ITEM 2. IDENTITY AND BACKGROUND
The disclosure in Item 2 of this Schedule 13D is hereby amended and restated in its entirety by this Amendment:
Reporting Person: Misys plc (“Misys”)
The place of organization of Misys is the United Kingdom. The principal business of Misys is providing software to clients in the international banking and healthcare industries. The principal office of Misys is One Kingdom Street, Paddington, London W2 6BL, UK.
During the last five years, Misys has not been either (i) convicted in a criminal proceeding (excluding traffic violations or similar misdemeanors) or (ii) a party to a civil proceeding of a judicial or administrative body of competent jurisdiction and as a result of such proceeding was or is subject to a judgment, decree or final order enjoining future violations of, or prohibiting activities subject to, federal or state securities laws or finding any violation of such laws.
Reporting Person: Kapiti Limited (“Kapiti”)
The place of organization of Kapiti is United Kingdom. Kapiti is a limited company incorporated in England and Wales that holds a portion of Misys’ interest in the Company. The registered address of Kapiti is One Kingdom Street, Paddington, London W2 6BL, UK. Kapiti is indirectly wholly owned by Misys.
During the last five years, Kapiti has not been either (i) convicted in a criminal proceeding (excluding traffic violations or similar misdemeanors) or (ii) a party to a civil proceeding of a judicial or administrative body of competent jurisdiction and as a result of such proceeding was or is subject to a judgment, decree or final order enjoining future violations of, or prohibiting activities subject to, federal or state securities laws or finding any violation of such laws.
Reporting Person: ACT Sigmex Limited (“ACTS”)
The place of organization of ACTS is the United Kingdom. ACTS is a limited company incorporated in England and Wales that holds a portion of Misys’ interest in the Company. The registered office of ACTS is One Kingdom Street, Paddington, London W2 6BL, UK. ACTS is indirectly wholly owned by Misys.
During the last five years, ACTS has not been either (i) convicted in a criminal proceeding (excluding traffic violations or similar misdemeanors) or (ii) a party to a civil proceeding of a judicial or administrative body of competent jurisdiction and as a result of such proceeding was or is subject to a judgment, decree or final order enjoining future violations of, or prohibiting activities subject to, federal or state securities laws or finding any violation of such laws.
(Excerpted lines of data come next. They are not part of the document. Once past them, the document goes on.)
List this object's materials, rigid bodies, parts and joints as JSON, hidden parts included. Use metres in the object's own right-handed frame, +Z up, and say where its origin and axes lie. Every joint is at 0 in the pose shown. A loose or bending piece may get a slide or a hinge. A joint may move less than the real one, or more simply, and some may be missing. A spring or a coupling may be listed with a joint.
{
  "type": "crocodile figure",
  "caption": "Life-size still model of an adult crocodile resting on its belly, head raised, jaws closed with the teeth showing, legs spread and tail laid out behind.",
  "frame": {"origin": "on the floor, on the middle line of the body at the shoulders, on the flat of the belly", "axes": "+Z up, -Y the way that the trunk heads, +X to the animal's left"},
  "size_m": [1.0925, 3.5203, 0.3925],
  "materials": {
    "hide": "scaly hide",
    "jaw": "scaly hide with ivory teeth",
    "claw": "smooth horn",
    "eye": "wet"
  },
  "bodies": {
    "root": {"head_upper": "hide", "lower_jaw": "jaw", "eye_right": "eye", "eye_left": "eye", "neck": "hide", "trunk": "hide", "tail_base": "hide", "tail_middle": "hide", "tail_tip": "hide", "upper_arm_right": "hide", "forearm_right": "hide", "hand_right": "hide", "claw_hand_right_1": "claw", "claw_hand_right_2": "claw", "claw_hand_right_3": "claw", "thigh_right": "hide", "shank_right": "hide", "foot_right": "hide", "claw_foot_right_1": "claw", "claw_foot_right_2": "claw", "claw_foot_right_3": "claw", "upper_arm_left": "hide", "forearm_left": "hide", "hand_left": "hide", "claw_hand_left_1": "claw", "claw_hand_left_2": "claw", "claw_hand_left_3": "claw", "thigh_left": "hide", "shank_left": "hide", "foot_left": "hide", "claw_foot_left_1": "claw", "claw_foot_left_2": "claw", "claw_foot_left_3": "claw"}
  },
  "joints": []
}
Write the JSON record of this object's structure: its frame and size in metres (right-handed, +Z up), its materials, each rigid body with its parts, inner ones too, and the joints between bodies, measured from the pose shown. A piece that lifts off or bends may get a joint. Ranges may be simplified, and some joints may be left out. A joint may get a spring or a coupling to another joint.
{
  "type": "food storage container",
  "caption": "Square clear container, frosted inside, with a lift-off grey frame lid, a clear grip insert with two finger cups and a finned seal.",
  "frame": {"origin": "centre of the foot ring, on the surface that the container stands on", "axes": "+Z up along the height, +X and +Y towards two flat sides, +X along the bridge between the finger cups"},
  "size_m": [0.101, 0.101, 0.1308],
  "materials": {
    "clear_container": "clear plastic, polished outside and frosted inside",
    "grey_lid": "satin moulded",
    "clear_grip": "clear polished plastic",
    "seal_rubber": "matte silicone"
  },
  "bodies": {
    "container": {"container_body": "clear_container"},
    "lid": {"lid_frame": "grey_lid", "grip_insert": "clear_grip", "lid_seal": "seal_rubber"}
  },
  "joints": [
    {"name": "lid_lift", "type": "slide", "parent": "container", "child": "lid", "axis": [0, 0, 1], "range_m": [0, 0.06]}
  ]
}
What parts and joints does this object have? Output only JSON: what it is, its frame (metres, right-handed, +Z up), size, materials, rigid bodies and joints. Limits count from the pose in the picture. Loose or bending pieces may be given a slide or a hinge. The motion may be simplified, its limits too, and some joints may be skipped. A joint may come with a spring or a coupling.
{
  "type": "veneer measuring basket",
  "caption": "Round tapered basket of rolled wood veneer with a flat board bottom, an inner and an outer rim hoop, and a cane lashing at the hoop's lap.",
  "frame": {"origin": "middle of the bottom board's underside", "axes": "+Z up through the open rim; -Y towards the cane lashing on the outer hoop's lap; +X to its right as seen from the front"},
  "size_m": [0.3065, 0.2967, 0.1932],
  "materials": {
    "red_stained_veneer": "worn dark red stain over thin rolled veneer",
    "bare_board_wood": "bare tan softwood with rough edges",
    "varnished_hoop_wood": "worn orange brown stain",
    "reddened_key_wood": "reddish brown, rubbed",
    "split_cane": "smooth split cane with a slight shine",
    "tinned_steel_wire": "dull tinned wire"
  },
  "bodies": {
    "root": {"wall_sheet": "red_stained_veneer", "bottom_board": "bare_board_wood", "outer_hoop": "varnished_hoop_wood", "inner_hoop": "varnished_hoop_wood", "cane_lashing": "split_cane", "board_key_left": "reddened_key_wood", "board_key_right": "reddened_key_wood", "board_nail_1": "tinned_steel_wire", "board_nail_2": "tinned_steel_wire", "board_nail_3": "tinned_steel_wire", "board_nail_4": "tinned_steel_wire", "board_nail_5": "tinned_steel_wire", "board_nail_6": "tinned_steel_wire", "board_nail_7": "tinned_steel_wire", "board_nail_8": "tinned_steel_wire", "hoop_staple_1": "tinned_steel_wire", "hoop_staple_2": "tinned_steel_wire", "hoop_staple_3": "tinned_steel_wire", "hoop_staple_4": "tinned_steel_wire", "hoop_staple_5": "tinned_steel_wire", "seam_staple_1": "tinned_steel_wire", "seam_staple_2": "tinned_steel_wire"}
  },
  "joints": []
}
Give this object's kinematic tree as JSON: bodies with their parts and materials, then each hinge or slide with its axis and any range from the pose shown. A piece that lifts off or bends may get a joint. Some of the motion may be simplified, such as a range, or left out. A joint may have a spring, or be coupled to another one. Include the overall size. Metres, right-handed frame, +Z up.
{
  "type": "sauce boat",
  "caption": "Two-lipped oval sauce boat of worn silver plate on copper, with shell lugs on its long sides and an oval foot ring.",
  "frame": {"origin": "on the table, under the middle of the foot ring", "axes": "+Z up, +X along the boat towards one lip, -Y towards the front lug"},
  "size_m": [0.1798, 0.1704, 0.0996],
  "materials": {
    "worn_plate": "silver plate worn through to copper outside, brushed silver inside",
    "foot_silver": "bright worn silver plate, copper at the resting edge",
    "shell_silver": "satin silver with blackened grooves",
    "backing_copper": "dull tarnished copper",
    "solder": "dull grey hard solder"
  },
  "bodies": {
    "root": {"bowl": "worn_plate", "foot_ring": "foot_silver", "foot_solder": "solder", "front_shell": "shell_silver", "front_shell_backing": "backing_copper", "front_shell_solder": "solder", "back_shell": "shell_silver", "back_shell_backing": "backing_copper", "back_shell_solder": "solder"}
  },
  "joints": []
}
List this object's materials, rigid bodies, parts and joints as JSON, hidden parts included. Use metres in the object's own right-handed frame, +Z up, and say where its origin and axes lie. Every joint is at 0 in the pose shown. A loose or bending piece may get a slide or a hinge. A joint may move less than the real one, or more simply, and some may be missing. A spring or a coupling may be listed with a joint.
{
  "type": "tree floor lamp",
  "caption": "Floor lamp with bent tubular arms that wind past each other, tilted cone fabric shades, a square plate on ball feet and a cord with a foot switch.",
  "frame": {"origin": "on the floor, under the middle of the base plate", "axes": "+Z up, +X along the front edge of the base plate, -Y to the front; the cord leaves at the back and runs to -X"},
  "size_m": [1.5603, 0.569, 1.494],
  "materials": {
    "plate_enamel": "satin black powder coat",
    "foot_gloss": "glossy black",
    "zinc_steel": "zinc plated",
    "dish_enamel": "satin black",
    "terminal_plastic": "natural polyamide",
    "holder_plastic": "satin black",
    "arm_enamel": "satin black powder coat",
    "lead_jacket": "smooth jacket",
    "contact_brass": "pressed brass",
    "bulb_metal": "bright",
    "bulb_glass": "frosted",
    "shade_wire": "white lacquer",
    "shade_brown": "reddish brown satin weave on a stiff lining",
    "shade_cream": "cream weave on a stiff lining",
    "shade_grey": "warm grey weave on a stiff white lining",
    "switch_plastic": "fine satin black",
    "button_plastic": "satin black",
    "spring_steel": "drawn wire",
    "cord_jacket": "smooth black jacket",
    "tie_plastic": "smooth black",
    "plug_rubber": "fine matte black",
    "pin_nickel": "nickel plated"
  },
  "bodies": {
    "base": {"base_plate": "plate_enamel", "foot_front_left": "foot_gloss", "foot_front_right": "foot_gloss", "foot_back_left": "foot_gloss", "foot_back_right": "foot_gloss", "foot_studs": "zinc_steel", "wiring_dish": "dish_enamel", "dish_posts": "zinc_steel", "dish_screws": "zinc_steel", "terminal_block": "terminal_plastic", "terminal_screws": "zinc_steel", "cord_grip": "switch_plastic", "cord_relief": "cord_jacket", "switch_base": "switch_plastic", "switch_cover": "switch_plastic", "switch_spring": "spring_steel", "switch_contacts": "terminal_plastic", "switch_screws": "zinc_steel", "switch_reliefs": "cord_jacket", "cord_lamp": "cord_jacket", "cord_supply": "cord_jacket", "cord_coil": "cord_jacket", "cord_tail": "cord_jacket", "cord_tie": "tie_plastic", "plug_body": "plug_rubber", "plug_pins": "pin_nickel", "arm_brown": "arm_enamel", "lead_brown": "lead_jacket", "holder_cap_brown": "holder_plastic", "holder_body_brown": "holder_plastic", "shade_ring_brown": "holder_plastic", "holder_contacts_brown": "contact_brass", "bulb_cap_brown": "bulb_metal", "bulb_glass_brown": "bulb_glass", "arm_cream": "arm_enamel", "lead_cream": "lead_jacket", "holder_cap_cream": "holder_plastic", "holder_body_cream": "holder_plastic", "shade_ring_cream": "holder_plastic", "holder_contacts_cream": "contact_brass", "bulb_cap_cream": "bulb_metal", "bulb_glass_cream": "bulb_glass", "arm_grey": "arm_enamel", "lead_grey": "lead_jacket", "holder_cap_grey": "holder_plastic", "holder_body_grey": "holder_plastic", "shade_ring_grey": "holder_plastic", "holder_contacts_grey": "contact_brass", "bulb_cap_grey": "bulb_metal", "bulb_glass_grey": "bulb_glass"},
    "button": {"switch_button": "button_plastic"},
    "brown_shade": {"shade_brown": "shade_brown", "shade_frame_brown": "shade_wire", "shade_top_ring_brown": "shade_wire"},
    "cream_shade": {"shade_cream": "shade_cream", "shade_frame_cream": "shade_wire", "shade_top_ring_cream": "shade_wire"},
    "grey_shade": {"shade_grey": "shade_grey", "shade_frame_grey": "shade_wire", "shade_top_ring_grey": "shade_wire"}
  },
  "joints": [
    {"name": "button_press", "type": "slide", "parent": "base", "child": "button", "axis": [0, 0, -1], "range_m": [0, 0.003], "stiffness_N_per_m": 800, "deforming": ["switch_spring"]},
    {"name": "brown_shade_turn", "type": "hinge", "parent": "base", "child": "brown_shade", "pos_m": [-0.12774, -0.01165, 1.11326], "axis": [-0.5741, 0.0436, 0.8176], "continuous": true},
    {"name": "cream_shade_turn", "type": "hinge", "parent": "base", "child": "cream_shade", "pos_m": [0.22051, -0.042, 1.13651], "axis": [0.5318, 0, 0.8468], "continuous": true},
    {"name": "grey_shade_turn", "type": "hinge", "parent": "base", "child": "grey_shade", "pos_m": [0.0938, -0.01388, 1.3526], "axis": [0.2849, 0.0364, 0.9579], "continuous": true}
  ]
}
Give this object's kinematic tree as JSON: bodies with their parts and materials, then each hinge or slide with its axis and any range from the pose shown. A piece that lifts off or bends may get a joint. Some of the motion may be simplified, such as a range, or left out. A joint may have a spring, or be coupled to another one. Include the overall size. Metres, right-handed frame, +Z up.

Misys, Kapiti and ACTS have entered into a joint filing agreement, dated as of August 20, 2010 (the “Joint Filing Agreement”), a copy of which is attached as Exhibit 99.18 to this Amendment, and incorporated by reference herein.
ITEM 4. PURPOSE OF TRANSACTION
The disclosure in Item 4 of this Schedule 13D is hereby amended and supplemented by adding the following statement after the final paragraph thereof:
In accordance with the Framework Agreement, on August 20, 2010, concurrently with the closing of the transactions described in Item 5 below, Kelly J. Barlow, Sir Dominic Cadbury, Corey A. Eaves and J. Michael Lawrie, each of whom was nominated by Misys, resigned from the board of directors of the Company with immediate effect. The remaining Misys nominees to the board of directors of the Company are John King and Stephen Wilson.
5
As described in Item 6 below, Kapiti and ACTS have agreed pursuant to the Underwriting Agreement (defined below) not to sell any shares of Company common stock (subject to certain exceptions) for up to 90 days from the date of the Underwriting Agreement without the prior written consent of Credit Suisse Securities (USA) LLC, Barclays Capital Inc., J.P. Morgan Securities Inc. and UBS Securities LLC (the “Underwriters”).
As permitted under the Underwriting Agreement, Misys intends to exercise its right under the Framework Agreement to require the Company to purchase 5,313,807 shares of Company common stock for $19.12 per share promptly after the closing of the Merger (the “Additional Repurchase”). After completion of the Additional Repurchase and settlement of the Over-Allotment Option (defined below), subsidiaries of Misys will hold an aggregate of 19,005,621 shares of Company common stock.
Pursuant to the Registration Rights Agreement, Misys has the right among other things to require the Company to conduct registered secondary public offerings of shares of Company common stock held by Misys and its affiliates (including Kapiti and ACTS). Misys intends to monitor its investment in the Company on an ongoing basis and exercise its rights under the Registration Rights Agreement as and when market conditions warrant once the above-referenced transfer restrictions under the Underwriting Agreement expire or terminate.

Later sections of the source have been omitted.